There are two simple options to ensure you have proper resources to implement your system. One is to hire or train internal staff. Hiring is usually the better option because you’re getting someone who has already danced the dance and can hit the grown running. On the other hand training someone may be costly but the major benefit is you’ll end up with someone who is already familiar with your processes. The main point is you need to have someone with sufficient knowledge of the systems to implement them properly. The second option is to hire an outside agency. This is the most costly option but will provide the best results since the agency is very familiar with all of your systems, has likely already carried out many similar projects, understands tactics you may not have even thought of, and can finish the project quickly.
Lack of Realistic Timeframe
As I mentioned above marketing automation does not start working at the flick of a switch. It takes some setup to get going and will always remain a dynamic, growing system that you will constantly enhance. Those who try to rush the build process will only hurt themselves. This results in a sloppy and incomplete system that will slow down your marketing processes instead of helping them. To make things worse each problem will likely cause other problems to start. For example, you may decide to quickly implement a pick-list field without doing a proper audit to match values to your CRM. Later, when you upload a list of contacts you will find that you can’t import that field because the values don’t exist. Additionally, you will not be able to sync the field to your CRM due to mismatched values. If you do manage to import the contacts your data quality will suffer because of non-standard values.
Be realistic about what resources are available to you and what they can accomplish in a given time period.
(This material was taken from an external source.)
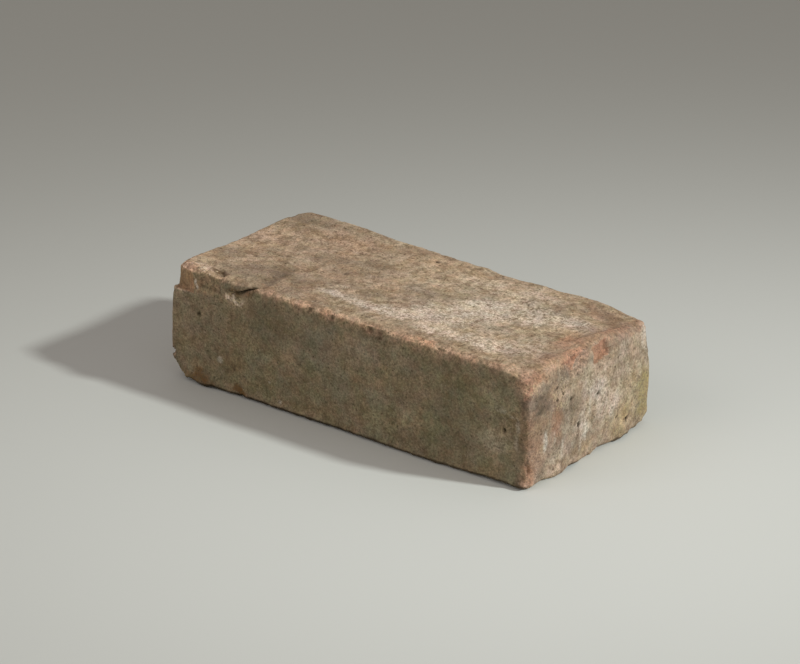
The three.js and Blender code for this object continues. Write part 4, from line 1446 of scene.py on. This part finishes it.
def floor_with_painted_light(settings):
    """The floor's paint, with a painted pool of light that fades with the square of the distance from where
    the light falls: exp(-(distance / reach)^2) mixes the two colours."""
    f = Finish("floor_with_painted_light")
    f.shader.inputs["Roughness"].default_value = 0.9
    f.shader.inputs["Specular IOR Level"].default_value = 0.1
    node = f.tree.nodes.new("ShaderNodeMapping")
    node.vector_type = "TEXTURE"
    az = settings.azimuth
    right, away = np.array([math.cos(az), math.sin(az)]), np.array([-math.sin(az), math.cos(az)])
    middle = LIT_RIGHT * right + LIT_AWAY * away
    node.inputs["Location"].default_value = (*middle, 0)
    node.inputs["Rotation"].default_value = (0, 0, az)
    node.inputs["Scale"].default_value = (settings.floor_reach / LIT_NARROWING, settings.floor_reach, 1)
    f.link(f.place, node.inputs["Vector"])
    length = f.tree.nodes.new("ShaderNodeVectorMath")
    length.operation = "LENGTH"
    f.link(node.outputs[0], length.inputs[0])
    distance = length.outputs["Value"]
    # Painted light: the pool's share at each place.
    lit = f.math("EXPONENT", f.times(f.times(distance, distance), -1.0))
    f.link(f.mix(lit, settings.floor_far, settings.floor), f.shader.inputs["Base Color"])
    return f.material


# ---- operators ----


class BRICK_OT_body(bpy.types.Operator):
    """Builds the brick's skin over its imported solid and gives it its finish."""

    bl_idname = "brick.body"
    bl_label = "Brick"

    def execute(self, context):
        block = Block(context.scene.brick_sizes)
        relief = context.scene.brick_relief
        p, quads, masks = brick_surface(block, relief)
        low, high = (np.array(corner) / MM for corner in CAD_BOX)
        self.report({"INFO"}, f"brick {p.min(0)} to {p.max(0)} mm in {low} to {high}, {len(quads)} quads")
        p = within(p, low, high)
        piece = quad_piece("brick_body", p, quads, masks)
        piece.data.materials.append(fired_clay(context.scene.brick_colours, relief))
        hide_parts("brick")
        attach(piece, "root")
        return {"FINISHED"}


class BRICK_OT_studio(bpy.types.Operator):
    """Lays the floor, sets the lamps and places the camera."""

    bl_idname = "brick.studio"
    bl_label = "Studio"

    def execute(self, context):
        scene = context.scene
        settings = scene.brick_studio
        line = np.linspace(-FLOOR_RADIUS, FLOOR_RADIUS, 25)
        u, v = np.meshgrid(line, line, indexing="ij")
        grid = np.arange(u.size).reshape(u.shape)
        quads = np.stack([grid[:-1, :-1], grid[1:, :-1], grid[1:, 1:], grid[:-1, 1:]], -1).reshape(-1, 4)
        floor = quad_piece("floor", np.stack([u.ravel(), v.ravel(), np.zeros(u.size)], 1) / MM, quads, {})
        floor.data.materials.append(floor_with_painted_light(settings))

        world = bpy.data.worlds.new("room")
        world.use_nodes = True
        background = world.node_tree.nodes["Background"]
        background.inputs["Color"].default_value = ROOM_COLOUR
        background.inputs["Strength"].default_value = settings.room
        scene.world = world

        key = bpy.data.lights.new("key", "SUN")
        key.energy = settings.key
        key.angle = settings.key_width
        key.color = KEY_COLOUR
        self.lamp(scene, key, Vector(KEY_WAY) * 2)

        fill = bpy.data.lights.new("fill", "AREA")
        fill.energy = settings.fill
        fill.size = 1.2
        fill.color = FILL_COLOUR
        self.lamp(scene, fill, Vector(FILL_PLACE))

        az, el = settings.azimuth, settings.elevation
        back = Vector((math.sin(az) * math.cos(el), -math.cos(az) * math.cos(el), math.sin(el)))
        right = Vector((0, 0, 1)).cross(back).normalized()
        up = back.cross(right)
        middle = Vector(VIEW_MIDDLE) + VIEW_RIGHT * right + VIEW_UP * up
        data = bpy.data.cameras.new("camera")
        data.lens = settings.lens
        data.sensor_width = 36.0
        data.sensor_fit = "HORIZONTAL"
        data.clip_end = 50.0
        camera = bpy.data.objects.new("camera", data)
        axes = Matrix((right, up, back)).transposed().to_4x4()
        camera.matrix_world = Matrix.Translation(middle + back * settings.distance) @ axes
        scene.collection.objects.link(camera)
        scene.camera = camera
        scene.view_settings.view_transform = "Standard"
        return {"FINISHED"}

    def lamp(self, scene, light, place):
        """A lamp at a place, shining towards the middle of the floor."""
        lamp = bpy.data.objects.new(light.name, light)
        lamp.location = place
        lamp.rotation_euler = place.to_track_quat("Z", "Y").to_euler()
        scene.collection.objects.link(lamp)


class BRICK_PT_parts(bpy.types.Panel):
    """Lists the pieces and what can be changed on them."""

    bl_idname = "BRICK_PT_parts"
    bl_label = "Brick"
    bl_space_type = "VIEW_3D"
    bl_region_type = "UI"
    bl_category = "Brick"

    def draw(self, context):
        for operator in OPERATORS:
            self.layout.operator(operator.bl_idname)
        for name in GROUPS:
            group = getattr(context.scene, name)
            box = self.layout.box()
            for prop in group.__annotations__:
                box.prop(group, prop)


OPERATORS = (BRICK_OT_body, BRICK_OT_studio)
GROUPS = {
    "brick_sizes": BrickSizes,
    "brick_relief": BrickRelief,
    "brick_colours": BrickColours,
    "brick_studio": StudioSettings,
}
CLASSES = (*GROUPS.values(), *OPERATORS, BRICK_PT_parts)


def register():
    for cls in CLASSES:
        bpy.utils.register_class(cls)
    for name, group in GROUPS.items():
        setattr(bpy.types.Scene, name, bpy.props.PointerProperty(type=group))


def unregister():
    for name in GROUPS:
        delattr(bpy.types.Scene, name)
    for cls in reversed(CLASSES):
        bpy.utils.unregister_class(cls)


def main():
    """Registers the add-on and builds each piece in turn."""
    register()
    bpy.ops.brick.body()
    bpy.ops.brick.studio()


if __name__ == "__main__":
    main()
If you only have a part time resource you need to account for that and stretch your implementation time or cut features. Set expectations with stakeholders so they know what to expect and the project doesn’t appear to me moving slower than it should. This is another great opportunity to under-promise and over-deliver.
When you have limited resources tied up implementing a system that offers long-term benefit it is easy to lose focus and transfer the resources to other projects that deliver short-term results. As mentioned above, the most common scenario is pulling an implementation team member off the marketing automation project and moving them to campaign execution. This sacrifice may make sense now but be assured it will have a negative impact on your productivity in the long-run. You are trading the results generated by one campaign for the ability to run all future campaign much more efficiently. This may also cause you to build a flawed system that actually slows down all future campaigns. At some point, usually sooner than later, the benefit curves will cross and you’re in the red.
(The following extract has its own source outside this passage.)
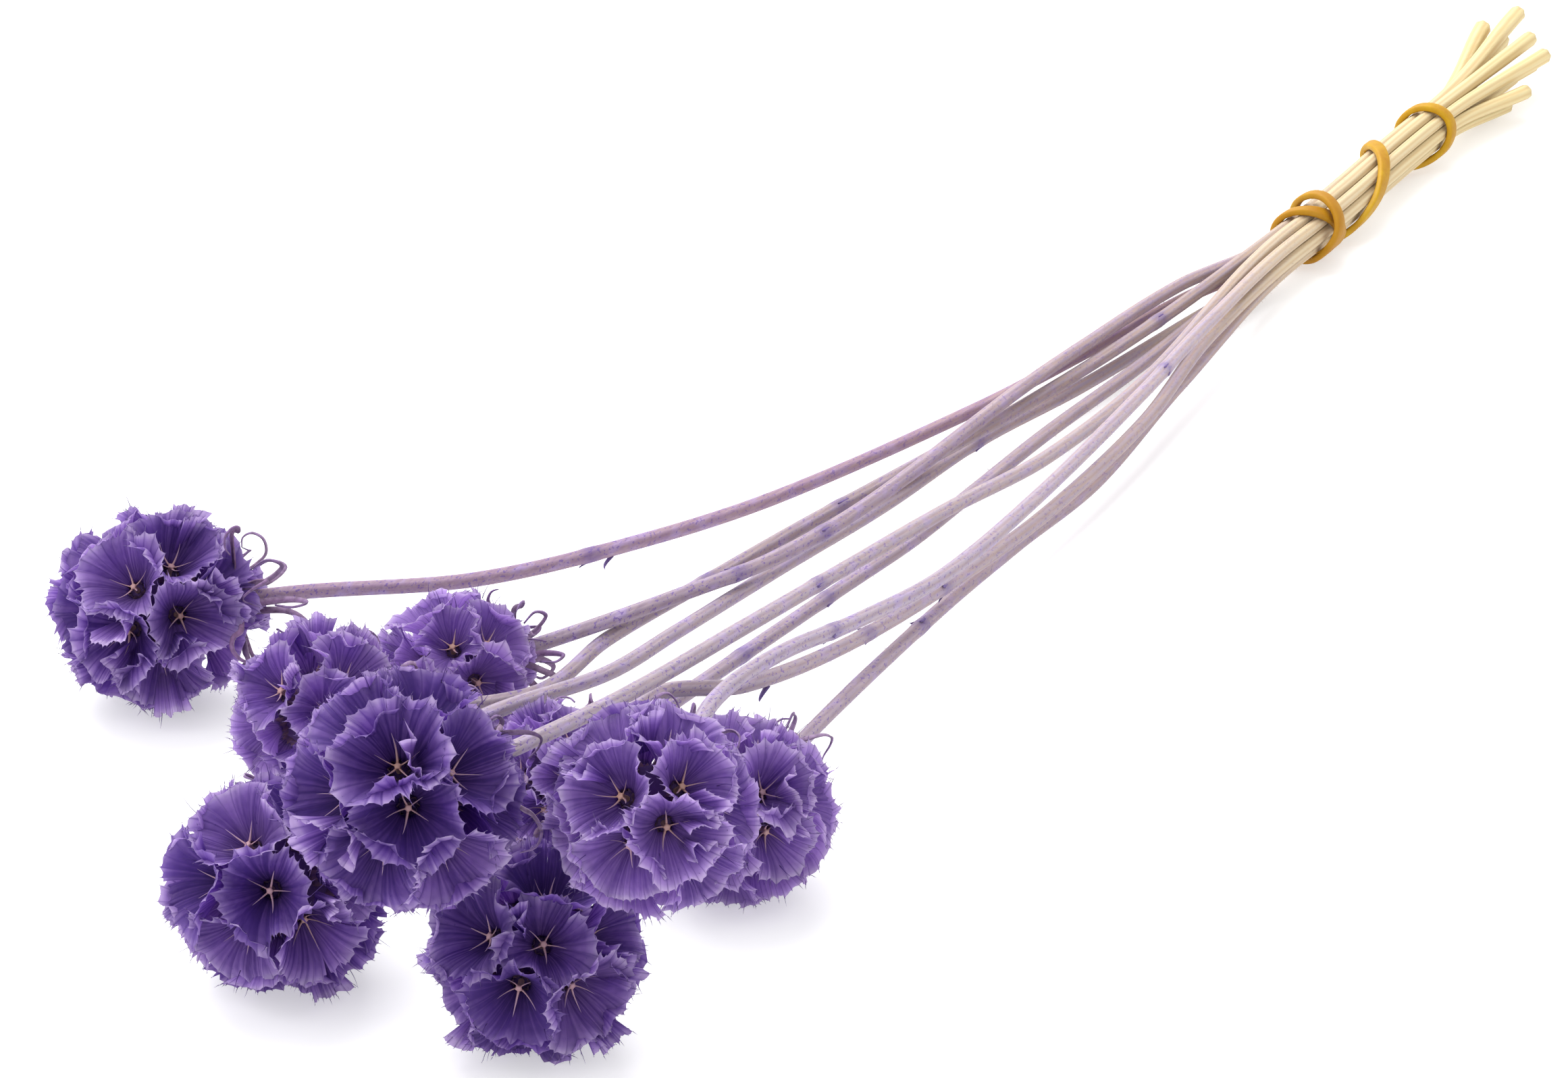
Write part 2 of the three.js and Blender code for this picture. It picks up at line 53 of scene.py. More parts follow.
# %% The nine flowers, in millimetres from the tie
TIE = np.array([109.0, -12.0, 0.0])
FLOWERS = {}
FLOWERS["a"] = dict(
    centre=(-240, 71, 14.6), radius=15.5, cups=18, slot=-45, cut=(106, 9.8, 3.8), crumple=1.0, pale=0.45,
    facing=((-120, 15), (-140, -25), (10, 65), (-175, 45)),
    route=(
        (-227, 54, 16), (-208.5, 36.5, 14.5), (-180, 25, 12), (-152, 17.5, 10), (-103, 9, 8),
        (-73.5, 6.5, 6.5), (-38, 5, 4),
    ),
)
FLOWERS["b"] = dict(
    centre=(-258, 31, 16), radius=12.9, cups=15, slot=45, cut=(112, 9.4, 7.2), crumple=1.0, pale=0.75,
    facing=((0, 60), (160, 40), (155, -10)),
    route=(
        (-239, 14.5, 13), (-228, 11.5, 11.5), (-208.5, 13.5, 10.5), (-182, 12, 9.5), (-155.5, 9.5, 9),
        (-129.5, 6.5, 8.5), (-101.5, 3.5, 8), (-58, 2, 6.5),
    ),
)
FLOWERS["c"] = dict(
    centre=(-229.5, 26, 11.1), radius=12.1, cups=15, slot=0, cut=(103, 12.5, 6.6), crumple=0.6, pale=0.95,
    facing=((-155, 55), (-25, 40)),
    route=(
        (-212.5, 15.5, 13), (-195, 10, 12.5), (-174, 5, 11.5), (-147.5, 3, 11), (-101.5, 3.5, 11),
        (-76.5, 4.5, 9.5), (-39, 5, 7),
    ),
)
FLOWERS["d"] = dict(
    centre=(-314, -22, 42), radius=16, cups=20, slot=90, cut=(99.5, 1.5, 7.6), crumple=0.3, pale=0.3,
    facing=((-145, 15), (140, 65), (-170, -20), (150, 10), (-75, 0), (-30, 40)),
    route=(
        (-289, -22.5, 37.5), (-262, -22, 33), (-226, -19.5, 27.5), (-160.5, -16, 18.5), (-126.5, -15.5, 14),
        (-83, -11, 10),
    ),
)
FLOWERS["e"] = dict(
    centre=(-300, 8, 14.7), radius=15.6, cups=18, slot=-90, cut=(92, 1.5, 2.4), crumple=0.55, pale=0.35,
    facing=((-155, 20), (160, 55), (-125, -10)),
    route=(
        (-268, 10, 18), (-246, 9, 16), (-222, 5.5, 12.5), (-202, 6, 10.5), (-171, 6.5, 8), (-140, 6, 6),
        (-107.5, 6.5, 4.5), (-77.5, 4, 3), (-44, 2, 2),
    ),
)
FLOWERS["f"] = dict(
    centre=(-298, -30, 13.6), radius=14.8, cups=18, slot=180, cut=(80, -6.3, 4.9), crumple=0.5, pale=0.3,
    facing=((-135, 35), (-110, -10), (160, 35), (-160, -5)),
    route=(
        (-270, -20, 23), (-248, -18, 26), (-231, -22.5, 21.5), (-202.5, -22.5, 15.5), (-169, -21, 11),
        (-133.5, -19, 8), (-92.5, -15.3, 7), (-58, -9.5, 7.4),
    ),
)
FLOWERS["g"] = dict(
    centre=(-299, -49, 40), radius=14, cups=17, slot=135, cut=(93.5, -4, 7.2), crumple=0.3, pale=0.6,
    facing=((175, 35), (-135, 10), (-170, -10), (-55, 75)),
    route=(
        (-262.5, -37, 37), (-242, -34.5, 34), (-218, -33, 28.5), (-188.5, -31, 23), (-149, -26, 19),
        (-102.5, -19.5, 16.4), (-60, -10.8, 11.6),
    ),
)
FLOWERS["h"] = dict(
    centre=(-249, -32, 12.9), radius=13.8, cups=17, slot=-135, cut=(78, -3.5, 2.2), crumple=0.4, pale=1.0,
    facing=((-115, 40), (-120, 0)),
    route=(
        (-216.5, -27, 11), (-195.5, -24, 9.5), (-164, -19.5, 6.5), (-138.5, -17, 4.5), (-110, -15.5, 3),
        (-71.5, -10.5, 3.6),
    ),
)
FLOWERS["i"] = dict(
    centre=(-251, -5, 10.9), radius=11.7, cups=14, slot=None, cut=(94, -1.5, 4.8), crumple=0.6, pale=0.6,
    facing=((-95, 75),),
    route=(
        (-220, -6, 11), (-174.5, -6.5, 9.5), (-153, -6.5, 8.5), (-128.5, -4.5, 7), (-101, -2.5, 5.5),
        (-62.5, -1, 3.5),
    ),
)
FIRST_SEED = 11
BRACT_SEED = FIRST_SEED + 500
STEM_SEED = FIRST_SEED + 900
BAND_SEED = FIRST_SEED + 2000
print(len(FLOWERS), "flowers with", sum(flower["cups"] for flower in FLOWERS.values()), "cups")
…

It is best to have a resource that is dedicated to owning the marketing automation system. This person should not be responsible for running campaigns or any other project unless it adds value to your processes. This ensures that they are always focused on building and maintaining your marketing infrastructure so other marketers can run campaigns with maximum effectiveness. Ownership of the marketing automation platform often sits in a group such as Marketing Operations while campaign execution falls on Field Marketing.
Aside from the groups of pitfalls mentioned above there are other issues that marketing automation faces that can have a major impact on your success.
Richard Hill from Quarry Integrated Communications said it best; “content is the fuel for marketing automation”. Without content you have nothing to attract prospects and nothing to offer them via programs such as lead nurturing. To ensure that you will have content available you should develop a content strategy. This strategy should include who is responsible for generating content, when and how much should be generated, what form it takes, and what topics it covers.
If your contact and account data is inaccurate or incomplete it impairs your ability to properly segment when running programs. Prospect facing communications can also be damaged if email personalization or email signatures are incorrect. Features like personalization and the ability to deliver the right content at the right time cannot be realized with dirty data and ultimately lower the value you receive from a marketing automation system. Be sure to define your data structures and cleanse your data prior to implementing a marketing automation system. This includes removing duplicate records, standardizing pick-list values, ensuring names are capitalized, formatting phone numbers and removing bogus records such as “asdf” and “Mickey Mouse”. You may also want to look at building a contact washing machine which can help to keep clean any new data entering the system. For a great article on data quality and contact washing machines see The Cost of Bad Data and take a look at Mike MacFarlane’s presentation.
Launch When it’s Ready
It’s usually a good idea to wait until you’ve built your marketing automation to a point where it can function properly before you launch it. This may seem like common sense but it is not always the case. Executives like due dates and sometimes they don’t take “no” for an answer. As I’ve witnessed firsthand a premature launch comes with a long list of potential technical problems such as forms that submit to nowhere, incomplete workflows, flawed CRM integration, inconsistent branding on landing pages, incorrectly mapped fields, and poor subscription management. These issues tend to snowball and soon you’ll end up spending all of your resources troubleshooting instead of building the system. It’s better to launch a functional system late than jam a wrench into the gears of your marketing department ‘on time’.
To ensure that you can keep up on the latest methods to run your system effectively it’s good to continuously train yourself on what is available. You don’t need to become an expert on every feature but you should know what those features are and when to use them. When a business need arises you can quickly identify a feature that fits the need then research it in detail. LinkedIn offers many groups that can help keep you up-to-date on the latest news. If you’re an Eloqua user you can access Eloqua University for PowerHour presentations, Customer Central for articles, and their social community for marketers called Topliners.
Marketing Automation requires a long-term focus and a change in the way your marketing organization operates. To ensure you get maximum ROI from your system you need to properly plan, communicate and resource your project. Fail to do any one of these and you will almost certainly waste your investment. However, if you’re willing to truly adopt marketing automation you’re set to take your marketing to the next level and drive great results.